To me, there seems to be no reason to capture civilians. But, in a war like World War Two, did the Axis Powers treat foreign nationals as civilians? No. Germany kicked out ambassadors and illegally held Americans, for instance, in prison, without permission. The Allies too, fought dirty sometimes. The British rounded up Germans, Austrians and Italians, calling them ‘enemy aliens’ and men between the ages of 16-70 were sent to the Isle of Man. From what I’ve learned about this great conflict, the Japanese overtook parts of China, mercilessly slaughtering civilians; Germany was obviously rounding up civilian Jews and others they deemed subhuman, and even the USA rounded up civilian Japanese and put them into internment camps.

Japanese internment camp, Arizona, USA during WWII

Who knows: will the ones you let go today kill you or your fellow citizens tomorrow?
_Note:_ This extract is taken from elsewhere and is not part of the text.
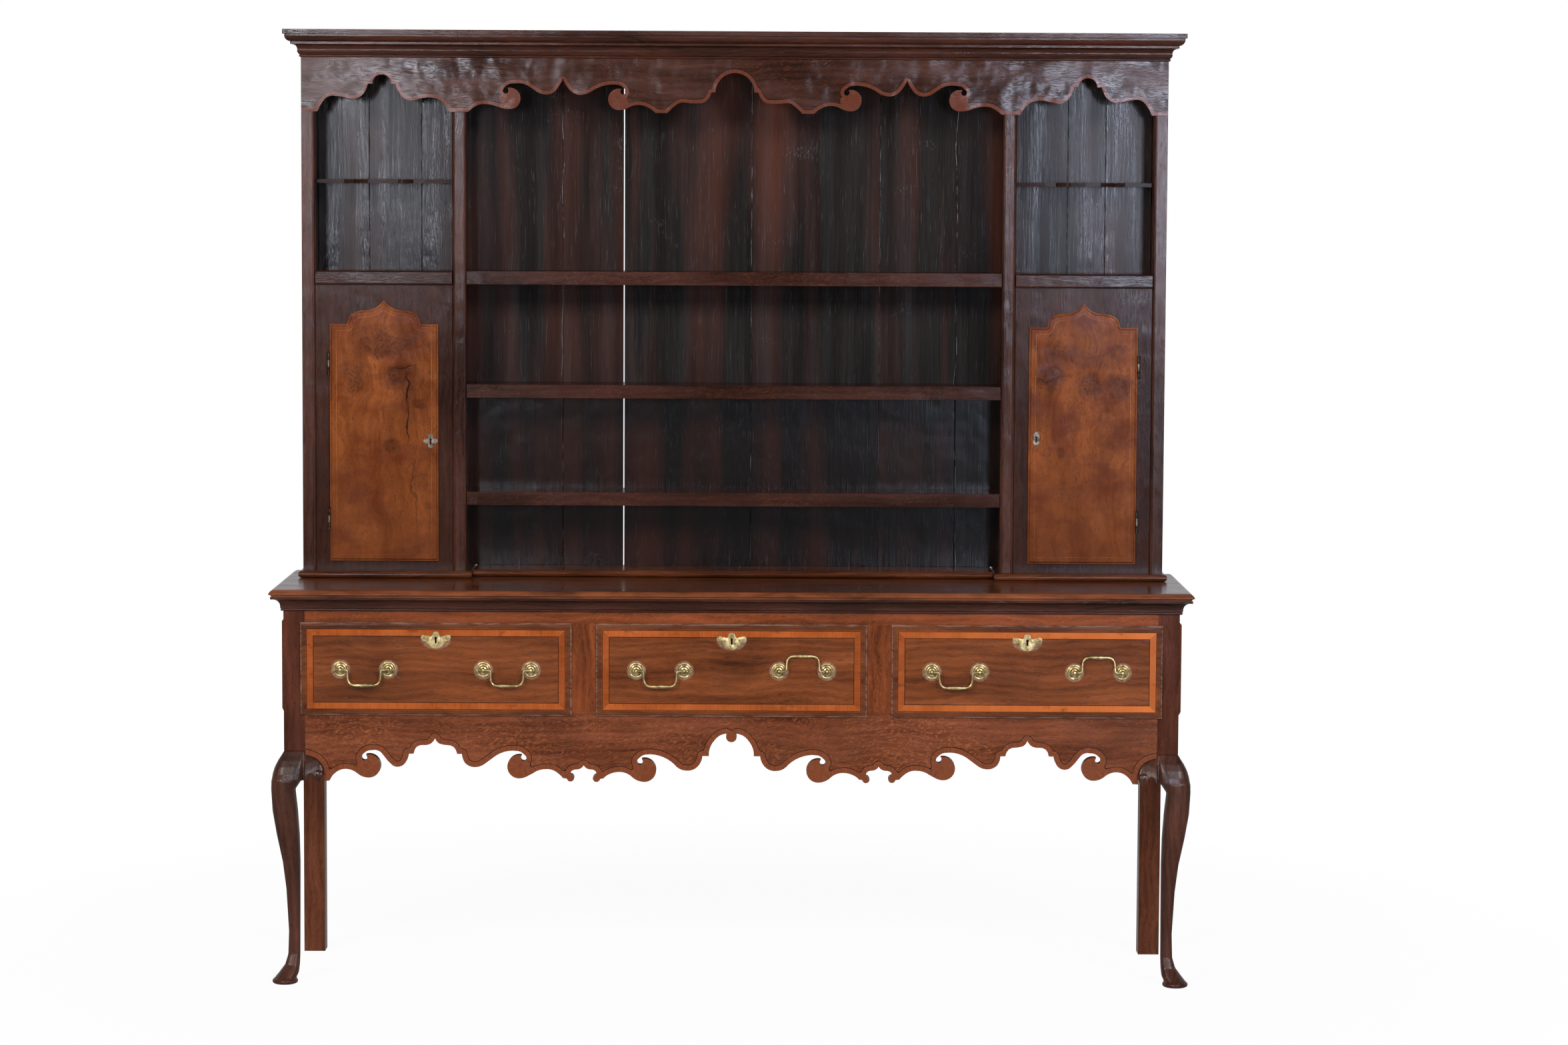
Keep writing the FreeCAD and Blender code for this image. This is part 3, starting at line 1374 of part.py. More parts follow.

This is war; to Dahl, and every person that wills to survive, letting go a person who is saying “vi are civilians”, back to their “Fatherland” is no different than giving soldiers back to the enemy.

Obviously the war between Allies and Axis powers was not only around Dar es Salaam; the danger in war was not only capturing a few Germans: this was just the beginning.

Dahl said to the giraffes, “’Hello, giraffes! Hello! Hello! Hello! How are you today?'” The giraffes are more interesting than war, but Dahl didn’t stop.

In the chapter “Flying Training”, Dahl writes about how he “join[ed] up [to] help in the fight against Bwana Hitler”; he had to first “set off [alone] on the 600-mile journey from Dar es Salaam to Nairobi to enlist in the RAF”. In this Dahl looked around at the natural animals of Africa; he realized that this may be his last laid-back and safe moment. This is the car he drove:

Ford Prefect, 1930s
a de Havilland Tiger Moth

 In the period of time Dahl is training, Dahl trained on “Tiger Moths” and “Hawker Harts”. Then at last he was ordered to go to war: he was sent to fight the Italians.

Hawker Hart

Generally the chapter reveals that Dahl, in “join[ing] up, sheds his last vestiges of childlike ways.”

At this point (1941) of WWII the Axis Powers were frequently expanding their territories. The Germans had just joined the Italians in Greece… mere days before Dahl arrives from Africa, his 6’6″ frame cramped into the cockpit for the solo flight over the Mediterranean.

Hawker Hurricane

In the chapter “First Encounter with a Bandit”. Dahl arrives in Greece to fight the Axis Powers. But what he learns upon arrival from his corporal is that he’s joined a base with only “Four Blenheims and fifteen ‘urricanes”; they had to fight “five ‘undred Kraut fighters and five ‘undred Kraut bombers”. They are “absolutely hopeless”.

Blenheims

 Dahl is concerned; how will he succeed in this enlistment? He has been nearly blinded and killed because of wrong information given by “the CO at Fouka”, and now he has been sent to this deadly war zone in a cramped cockpit. Imagine being Dahl, would you think you could survive in this harsh condition?

Dahl meets a person named “David Coke” who is also a pilot that “share[ed] a tent” with him. David “came from a very noble family” and if he wasn’t killed later, “he would have been none other than the Earl of Leicester owning one of the most enormous and beautiful stately homes in England”. David informs him: “the bombers you will meet will be mostly Ju 88s”. This later saves Dahl’s life.

A Nazi JU-88 bomber

The morning after arriving, Dahl is sent out on his first mission.

The first order Dahl had heard in his earphones was “‘Bandits over shipping at Khalkis. Vector 035 forty miles angels eight'”.

“‘Received,’ [Dahl] said. ‘I’m on my way'”.

“The translation of this simple message, which even I could understand, told me that if I set a course on my compass of thirty-five degrees and flew for a distance of forty miles, I would then, with a bit of luck, intercept the enemy at 8,000 feet, where he was trying to sink ships off a place called Khalkis, wherever that might be.”

Dahl has soon encountered his first hostile; “they were Ju 88s” and there were “six of them”. According to Dahl, “there are three men in a Ju 88”, “so six Ju 88s have no less than eighteen pairs of eyes”. This means that Dahl has to pay 100% of his attention, or else he would be immediately shot down.

As a reaction to the encounter of the bandits (not bandits, but actual Luftwaffe Nazi airmen), Dahl has quickly “turned the brass ring of [his] firing button from ‘safe’ to ‘fire’”; he is preparing for a bloody fight. 

When Dahl was just “about 200 yards” behind the bandits, they “began shooting at me [Dahl]”. He realized that he had got himself into “the worst possible position for an attacking fighter to be in”. Dahl has to fight six “Ju 88s” that have already spotted him. How can Dahl succeed in fighting back? Or how can he survive?

The change has come: “the passage between the mountains on either side narrowed and the Ju 88s were forced to go into line astern”. Then, BOOM! Dahl shot the closest plane to him in line: the engine poured out “black smoke”, the aircraft “began to lose height”, the pilots and airmen “jumped out”, and “the five remaining Ju 88s had disappeared”. 

This interruption may not have much impact on Dahl’s mission of rescuing Greece, but it has surely given Dahl a warning of what he will face later in war.

I admire his bravery like how I admire his literature; not everyone can be so brave like how not everyone can be so skilled in story writing. His act of participating in the war, stopping the Axis Powers rises him from only a talented writer to a hero; a hero that protects both his country and the world and millions of kids’ childhoods (with stories).